Gabriela Hardt afirma que Yousseff não teve o sigilo quebrado por Moro nesta época. É verdade. Mas ela não diz que a revelação foi feita na quebra de sigilo de um assessor de Janene, Roberto Brasiliano, que relata como e onde Yousseff operava.
A magistrada também não menciona o fato de que o delegado da PF responsável pelas escutas, Gérson Machado, comunicou a Moro que Yousseff havia violado o acordo de colaboração celebrado com ele (juiz) em 2004, conforme reportagem do DCM, na série sobre como a Lava Jato se transformou em um instrumento de perseguição política.
Em 2016, o delegado Gérson Machado, por iniciativa da defesa da Odebrecht, prestou depoimento em Curitiba.
Um advogado perguntou se ele havia denunciado ao juiz que Yousseff mentiu no acordo de delação premiada em 2004. Machado confirmou.
O advogado perguntou se se tratava da informação de que Yousseff escondeu 25 milhões de dólares no acordo de delação premiada.
“Não sei se o valor era esse ou mais ou menos isso. Fiz a representação, sim, estou lembrado”, afirmou.
Machado confirmou ainda que, em fevereiro de 2006, participou da audiência com o juiz Sérgio Moro para apurar eventuais omissões e contradições no acordo de delação premiada de Yousseff.
Moro não tomou providências.
O despacho em que Gabriela Hardt rejeita todos os pedidos de diligências no processo sobre o sítio de Atibaia confirma que ela tem pressa.

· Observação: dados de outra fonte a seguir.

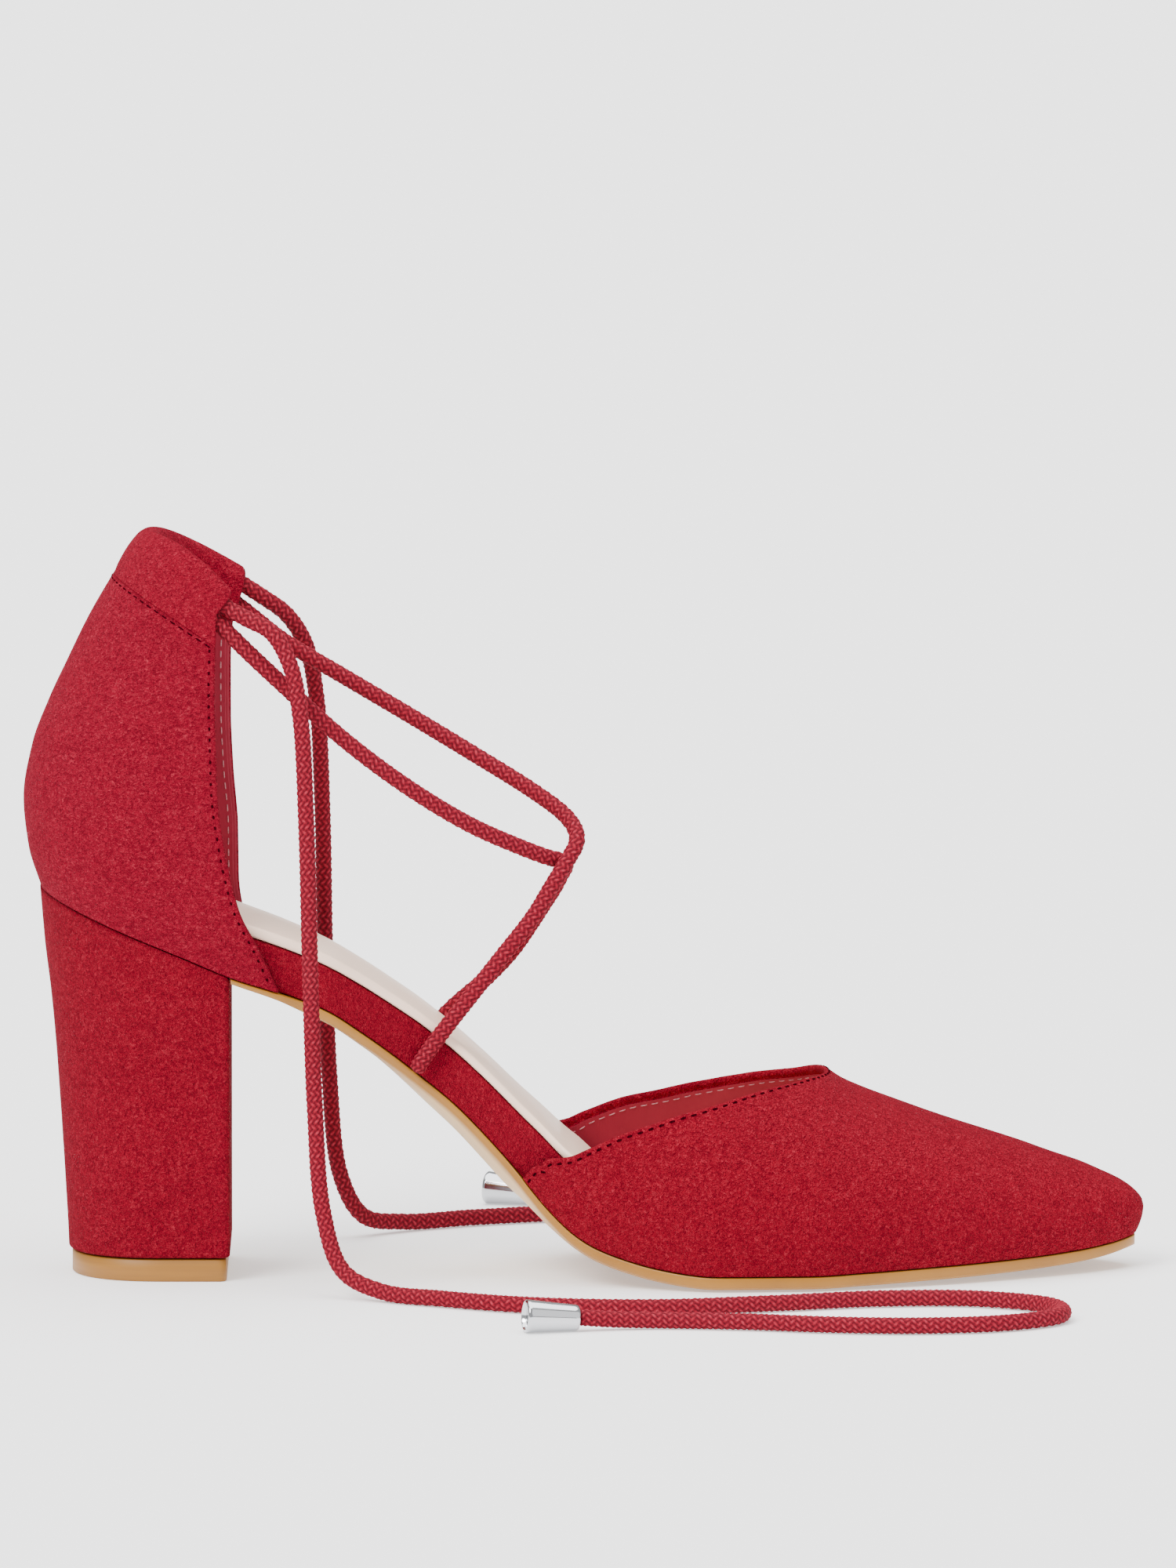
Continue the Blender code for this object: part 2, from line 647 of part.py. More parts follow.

Ela deu prazo até 7 de janeiro do ano que vem para Ministério Público Federal, Petrobras (como assistente de acusação) e os advogados de defesa entreguem suas alegações finais.
Depois disso, ela poderá sentenciar Lula.
Como recebeu designação até abril do 2019 para atuar na Lava Jato, terá tempo de sobra para concluir o que, com certeza, interessa a Moro e ao governo Bolsonaro: a segunda condenação de Lula, para alimentar a lenda de que a justiça é imparcial — e Moro agiu apenas como juiz, e não político, quando condenou Lula em julho de 2017 no caso do triplex do Guarujá.